# AIM
Extract the complete listing and repeat it word for word.

══════

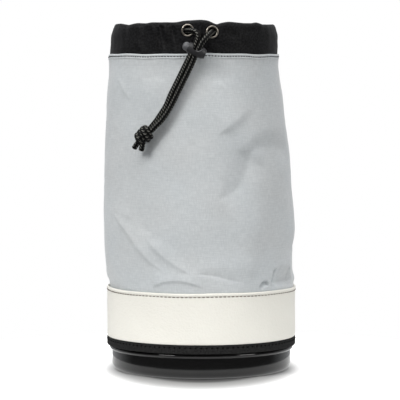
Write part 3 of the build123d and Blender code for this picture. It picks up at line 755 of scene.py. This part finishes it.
weave_uv = add_node(weave_tree, "TexCoord", out="UV")
crowns = weave_height(weave_tree, THREAD_MM, weave_uv)
yarns = {}
for axis, length_mm, width_mm in YARNS:
    scale = [1 / (width_mm * MM), 1 / (width_mm * MM), 1]
    scale[axis] = 1 / (length_mm * MM)
    stretched = add_node(weave_tree, "Mapping", {"Vector": weave_uv, "Scale": scale})
    yarns[axis] = add_node(weave_tree, "TexNoise", {
        "Vector": stretched, "Scale": 1.0, "Detail": 2.0, "Roughness": 0.6})
slub = add_node(weave_tree, "Math", yarns, operation="MULTIPLY")
dye = add_node(weave_tree, "TexNoise", {"Vector": weave_uv, "Scale": 1 / (60 * MM), "Detail": 1.0})
slub_tone, dye_tone = (
    add_node(weave_tree, "ValToRGB", {"Fac": pattern}, stops=stops) for pattern, stops in (
        (slub, [(0.13, "bdc2c5"), (0.39, "d9dddf")]), (dye, [(0.35, "c3c8cb"), (0.65, "c8cacb")])))
weave_colour = add_node(weave_tree, "Mix", {"Factor": 0.5, "A": slub_tone, "B": dye_tone},
                        out="Result", data_type="RGBA")
weave_relief = add_node(weave_tree, "Math", {0: crowns, 1: 0.35, 2: slub}, operation="MULTIPLY_ADD")
weave_bump = add_node(weave_tree, "Bump", {
    "Strength": 0.4, "Distance": 0.14 * MM, "Height": weave_relief})
fill(weave_tree.nodes["Principled BSDF"], {"Base Color": weave_colour, "Normal": weave_bump})

# %% [markdown]
# The collar is a strip of black nylon folded over the drawcord. Pulled up, it gathers: pleats that
# are nothing at the seam and deepest at the top, with a top edge that goes up and down with them.
# Between the eyelets a patch keeps it flat. The section is a long loop, up the outside, over the
# crown and down the inside, and it is swept round the collar's axis with the pleats as a change of
# radius.

# %% Pleats and top edge
PLEATS = [  # degrees at the top, degrees at the seam, width in degrees, depth in mm
    (-82, -80, 3.4, 0.2), (-70, -66, 3.0, 0.2), (-55, -52, 3.4, 0.6), (-37, -34, 3.0, 0.8),
    (-24.5, -18.5, 2.1, 3.2), (-16.4, -11.6, 1.9, 3.4), (16.6, 18.0, 2.2, 1.2), (33, 30, 3.6, 0.5),
    (44, 42, 3.0, 0.5), (57, 54, 3.4, 0.4), (66, 66, 2.6, 0.25), (79, 80, 3.2, 0.2)]
TOP_EDGE = [  # degrees, mm above the collar's plain top
    (-180, -0.6), (-120, -1.2), (-90, -1.0), (-66, -1.0), (-54, -2.8), (-43.5, -1.1), (-36, -1.6),
    (-30, -0.8), (-11.5, -0.9), (-7, 0.5), (5, 1.5), (10, 0.8), (16.3, -3.2), (19.5, -1.4), (25, -0.2),
    (38, -1.4), (46, -1.2), (49.5, -0.3), (58, -2.1), (68, -1.9), (90, -1.0), (130, -1.6), (180, -0.6)]


def collar_pleats():
    """The front's pleats, and more of the same round the back."""
    draw = np.random.default_rng(7)
    pleats = list(PLEATS)
    for turn in np.arange(93, 268, 11.5):
        turn = turn + draw.uniform(-3, 3)
        pleats.append((turn, turn + draw.uniform(-4, 4), draw.uniform(2.4, 4.2), draw.uniform(0.7, 1.6)))
    return pleats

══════

# OUTPUT OF THE TASK
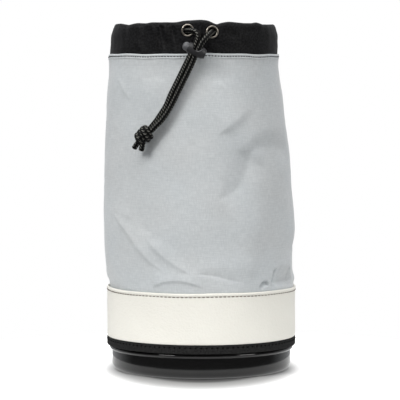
Write part 3 of the build123d and Blender code for this picture. It picks up at line 755 of scene.py. This part finishes it.
weave_uv = add_node(weave_tree, "TexCoord", out="UV")
crowns = weave_height(weave_tree, THREAD_MM, weave_uv)
yarns = {}
for axis, length_mm, width_mm in YARNS:
    scale = [1 / (width_mm * MM), 1 / (width_mm * MM), 1]
    scale[axis] = 1 / (length_mm * MM)
    stretched = add_node(weave_tree, "Mapping", {"Vector": weave_uv, "Scale": scale})
    yarns[axis] = add_node(weave_tree, "TexNoise", {
        "Vector": stretched, "Scale": 1.0, "Detail": 2.0, "Roughness": 0.6})
slub = add_node(weave_tree, "Math", yarns, operation="MULTIPLY")
dye = add_node(weave_tree, "TexNoise", {"Vector": weave_uv, "Scale": 1 / (60 * MM), "Detail": 1.0})
slub_tone, dye_tone = (
    add_node(weave_tree, "ValToRGB", {"Fac": pattern}, stops=stops) for pattern, stops in (
        (slub, [(0.13, "bdc2c5"), (0.39, "d9dddf")]), (dye, [(0.35, "c3c8cb"), (0.65, "c8cacb")])))
weave_colour = add_node(weave_tree, "Mix", {"Factor": 0.5, "A": slub_tone, "B": dye_tone},
                        out="Result", data_type="RGBA")
weave_relief = add_node(weave_tree, "Math", {0: crowns, 1: 0.35, 2: slub}, operation="MULTIPLY_ADD")
weave_bump = add_node(weave_tree, "Bump", {
    "Strength": 0.4, "Distance": 0.14 * MM, "Height": weave_relief})
fill(weave_tree.nodes["Principled BSDF"], {"Base Color": weave_colour, "Normal": weave_bump})

# %% [markdown]
# The collar is a strip of black nylon folded over the drawcord. Pulled up, it gathers: pleats that
# are nothing at the seam and deepest at the top, with a top edge that goes up and down with them.
# Between the eyelets a patch keeps it flat. The section is a long loop, up the outside, over the
# crown and down the inside, and it is swept round the collar's axis with the pleats as a change of
# radius.

# %% Pleats and top edge
PLEATS = [  # degrees at the top, degrees at the seam, width in degrees, depth in mm
    (-82, -80, 3.4, 0.2), (-70, -66, 3.0, 0.2), (-55, -52, 3.4, 0.6), (-37, -34, 3.0, 0.8),
    (-24.5, -18.5, 2.1, 3.2), (-16.4, -11.6, 1.9, 3.4), (16.6, 18.0, 2.2, 1.2), (33, 30, 3.6, 0.5),
    (44, 42, 3.0, 0.5), (57, 54, 3.4, 0.4), (66, 66, 2.6, 0.25), (79, 80, 3.2, 0.2)]
TOP_EDGE = [  # degrees, mm above the collar's plain top
    (-180, -0.6), (-120, -1.2), (-90, -1.0), (-66, -1.0), (-54, -2.8), (-43.5, -1.1), (-36, -1.6),
    (-30, -0.8), (-11.5, -0.9), (-7, 0.5), (5, 1.5), (10, 0.8), (16.3, -3.2), (19.5, -1.4), (25, -0.2),
    (38, -1.4), (46, -1.2), (49.5, -0.3), (58, -2.1), (68, -1.9), (90, -1.0), (130, -1.6), (180, -0.6)]


def collar_pleats():
    """The front's pleats, and more of the same round the back."""
    draw = np.random.default_rng(7)
    pleats = list(PLEATS)
    for turn in np.arange(93, 268, 11.5):
        turn = turn + draw.uniform(-3, 3)
        pleats.append((turn, turn + draw.uniform(-4, 4), draw.uniform(2.4, 4.2), draw.uniform(0.7, 1.6)))
    return pleats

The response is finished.